**Exercise prompt:**
Exactly repeat the full listing that follows.
%%
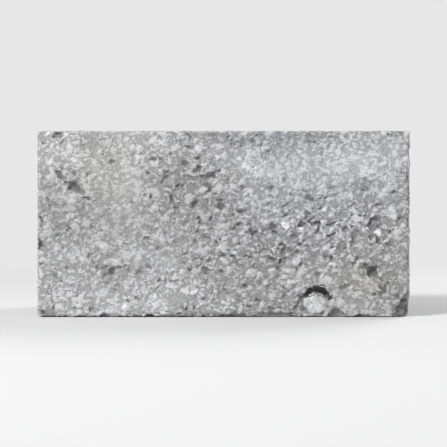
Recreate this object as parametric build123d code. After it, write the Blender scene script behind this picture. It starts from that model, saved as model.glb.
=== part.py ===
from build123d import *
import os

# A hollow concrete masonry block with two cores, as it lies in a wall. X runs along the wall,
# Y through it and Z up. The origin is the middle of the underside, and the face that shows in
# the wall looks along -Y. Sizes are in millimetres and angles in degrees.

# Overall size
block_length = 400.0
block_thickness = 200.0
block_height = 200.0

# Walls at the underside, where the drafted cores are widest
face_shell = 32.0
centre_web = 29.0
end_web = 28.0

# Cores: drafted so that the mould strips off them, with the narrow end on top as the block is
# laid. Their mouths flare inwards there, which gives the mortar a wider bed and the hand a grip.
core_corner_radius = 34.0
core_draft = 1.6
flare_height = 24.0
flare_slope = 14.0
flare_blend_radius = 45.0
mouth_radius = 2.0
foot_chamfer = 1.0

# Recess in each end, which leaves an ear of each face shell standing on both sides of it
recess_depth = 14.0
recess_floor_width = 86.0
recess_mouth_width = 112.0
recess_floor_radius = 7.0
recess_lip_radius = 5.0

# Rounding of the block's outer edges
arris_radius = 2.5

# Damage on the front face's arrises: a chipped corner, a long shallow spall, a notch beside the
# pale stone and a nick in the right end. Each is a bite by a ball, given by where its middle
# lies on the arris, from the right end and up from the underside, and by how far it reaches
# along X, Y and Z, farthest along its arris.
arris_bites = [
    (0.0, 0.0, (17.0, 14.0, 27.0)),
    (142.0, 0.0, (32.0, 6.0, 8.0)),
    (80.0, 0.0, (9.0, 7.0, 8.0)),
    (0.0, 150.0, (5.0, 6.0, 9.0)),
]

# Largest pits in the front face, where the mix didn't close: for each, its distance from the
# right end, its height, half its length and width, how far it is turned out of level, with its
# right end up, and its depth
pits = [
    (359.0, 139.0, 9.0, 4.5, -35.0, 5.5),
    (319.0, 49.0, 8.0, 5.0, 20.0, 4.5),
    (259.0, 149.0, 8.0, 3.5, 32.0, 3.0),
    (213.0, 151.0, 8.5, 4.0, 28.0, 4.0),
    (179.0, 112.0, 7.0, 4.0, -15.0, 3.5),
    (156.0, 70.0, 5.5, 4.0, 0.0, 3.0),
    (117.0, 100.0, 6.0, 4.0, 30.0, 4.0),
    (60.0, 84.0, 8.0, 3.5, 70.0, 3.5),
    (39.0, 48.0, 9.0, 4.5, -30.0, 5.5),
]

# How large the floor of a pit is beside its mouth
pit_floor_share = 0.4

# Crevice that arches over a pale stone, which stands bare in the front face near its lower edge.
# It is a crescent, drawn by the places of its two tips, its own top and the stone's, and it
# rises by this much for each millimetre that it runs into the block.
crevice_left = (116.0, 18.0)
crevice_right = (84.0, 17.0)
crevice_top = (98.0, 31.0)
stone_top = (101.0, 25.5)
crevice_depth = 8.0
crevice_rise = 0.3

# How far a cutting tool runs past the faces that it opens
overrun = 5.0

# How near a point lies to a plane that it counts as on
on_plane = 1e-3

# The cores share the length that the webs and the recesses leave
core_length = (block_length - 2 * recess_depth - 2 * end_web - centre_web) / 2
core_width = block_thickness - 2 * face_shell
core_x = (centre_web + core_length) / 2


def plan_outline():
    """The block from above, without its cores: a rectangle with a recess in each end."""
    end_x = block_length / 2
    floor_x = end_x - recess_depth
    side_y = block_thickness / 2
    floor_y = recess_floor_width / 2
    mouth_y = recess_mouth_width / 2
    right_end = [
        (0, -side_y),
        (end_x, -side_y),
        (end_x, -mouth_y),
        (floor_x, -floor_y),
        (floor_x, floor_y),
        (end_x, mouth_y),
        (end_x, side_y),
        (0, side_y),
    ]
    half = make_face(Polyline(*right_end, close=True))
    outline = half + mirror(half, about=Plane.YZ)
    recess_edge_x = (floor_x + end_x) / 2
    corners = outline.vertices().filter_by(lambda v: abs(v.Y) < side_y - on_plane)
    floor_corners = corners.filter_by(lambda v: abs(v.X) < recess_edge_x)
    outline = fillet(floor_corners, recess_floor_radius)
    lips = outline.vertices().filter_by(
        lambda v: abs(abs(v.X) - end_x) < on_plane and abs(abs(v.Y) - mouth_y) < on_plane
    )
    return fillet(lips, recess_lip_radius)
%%
**Expected answer:**
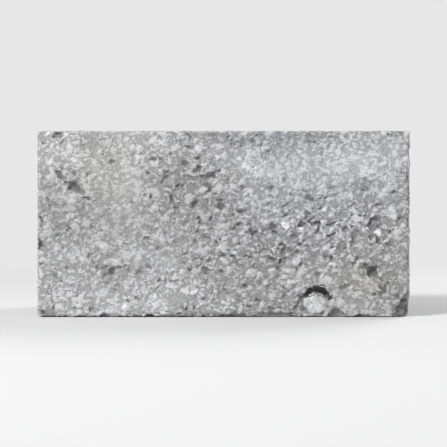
Recreate this object as parametric build123d code. After it, write the Blender scene script behind this picture. It starts from that model, saved as model.glb.
=== part.py ===
from build123d import *
import os

# A hollow concrete masonry block with two cores, as it lies in a wall. X runs along the wall,
# Y through it and Z up. The origin is the middle of the underside, and the face that shows in
# the wall looks along -Y. Sizes are in millimetres and angles in degrees.

# Overall size
block_length = 400.0
block_thickness = 200.0
block_height = 200.0

# Walls at the underside, where the drafted cores are widest
face_shell = 32.0
centre_web = 29.0
end_web = 28.0

# Cores: drafted so that the mould strips off them, with the narrow end on top as the block is
# laid. Their mouths flare inwards there, which gives the mortar a wider bed and the hand a grip.
core_corner_radius = 34.0
core_draft = 1.6
flare_height = 24.0
flare_slope = 14.0
flare_blend_radius = 45.0
mouth_radius = 2.0
foot_chamfer = 1.0

# Recess in each end, which leaves an ear of each face shell standing on both sides of it
recess_depth = 14.0
recess_floor_width = 86.0
recess_mouth_width = 112.0
recess_floor_radius = 7.0
recess_lip_radius = 5.0

# Rounding of the block's outer edges
arris_radius = 2.5

# Damage on the front face's arrises: a chipped corner, a long shallow spall, a notch beside the
# pale stone and a nick in the right end. Each is a bite by a ball, given by where its middle
# lies on the arris, from the right end and up from the underside, and by how far it reaches
# along X, Y and Z, farthest along its arris.
arris_bites = [
    (0.0, 0.0, (17.0, 14.0, 27.0)),
    (142.0, 0.0, (32.0, 6.0, 8.0)),
    (80.0, 0.0, (9.0, 7.0, 8.0)),
    (0.0, 150.0, (5.0, 6.0, 9.0)),
]

# Largest pits in the front face, where the mix didn't close: for each, its distance from the
# right end, its height, half its length and width, how far it is turned out of level, with its
# right end up, and its depth
pits = [
    (359.0, 139.0, 9.0, 4.5, -35.0, 5.5),
    (319.0, 49.0, 8.0, 5.0, 20.0, 4.5),
    (259.0, 149.0, 8.0, 3.5, 32.0, 3.0),
    (213.0, 151.0, 8.5, 4.0, 28.0, 4.0),
    (179.0, 112.0, 7.0, 4.0, -15.0, 3.5),
    (156.0, 70.0, 5.5, 4.0, 0.0, 3.0),
    (117.0, 100.0, 6.0, 4.0, 30.0, 4.0),
    (60.0, 84.0, 8.0, 3.5, 70.0, 3.5),
    (39.0, 48.0, 9.0, 4.5, -30.0, 5.5),
]

# How large the floor of a pit is beside its mouth
pit_floor_share = 0.4

# Crevice that arches over a pale stone, which stands bare in the front face near its lower edge.
# It is a crescent, drawn by the places of its two tips, its own top and the stone's, and it
# rises by this much for each millimetre that it runs into the block.
crevice_left = (116.0, 18.0)
crevice_right = (84.0, 17.0)
crevice_top = (98.0, 31.0)
stone_top = (101.0, 25.5)
crevice_depth = 8.0
crevice_rise = 0.3

# How far a cutting tool runs past the faces that it opens
overrun = 5.0

# How near a point lies to a plane that it counts as on
on_plane = 1e-3

# The cores share the length that the webs and the recesses leave
core_length = (block_length - 2 * recess_depth - 2 * end_web - centre_web) / 2
core_width = block_thickness - 2 * face_shell
core_x = (centre_web + core_length) / 2


def plan_outline():
    """The block from above, without its cores: a rectangle with a recess in each end."""
    end_x = block_length / 2
    floor_x = end_x - recess_depth
    side_y = block_thickness / 2
    floor_y = recess_floor_width / 2
    mouth_y = recess_mouth_width / 2
    right_end = [
        (0, -side_y),
        (end_x, -side_y),
        (end_x, -mouth_y),
        (floor_x, -floor_y),
        (floor_x, floor_y),
        (end_x, mouth_y),
        (end_x, side_y),
        (0, side_y),
    ]
    half = make_face(Polyline(*right_end, close=True))
    outline = half + mirror(half, about=Plane.YZ)
    recess_edge_x = (floor_x + end_x) / 2
    corners = outline.vertices().filter_by(lambda v: abs(v.Y) < side_y - on_plane)
    floor_corners = corners.filter_by(lambda v: abs(v.X) < recess_edge_x)
    outline = fillet(floor_corners, recess_floor_radius)
    lips = outline.vertices().filter_by(
        lambda v: abs(abs(v.X) - end_x) < on_plane and abs(abs(v.Y) - mouth_y) < on_plane
    )
    return fillet(lips, recess_lip_radius)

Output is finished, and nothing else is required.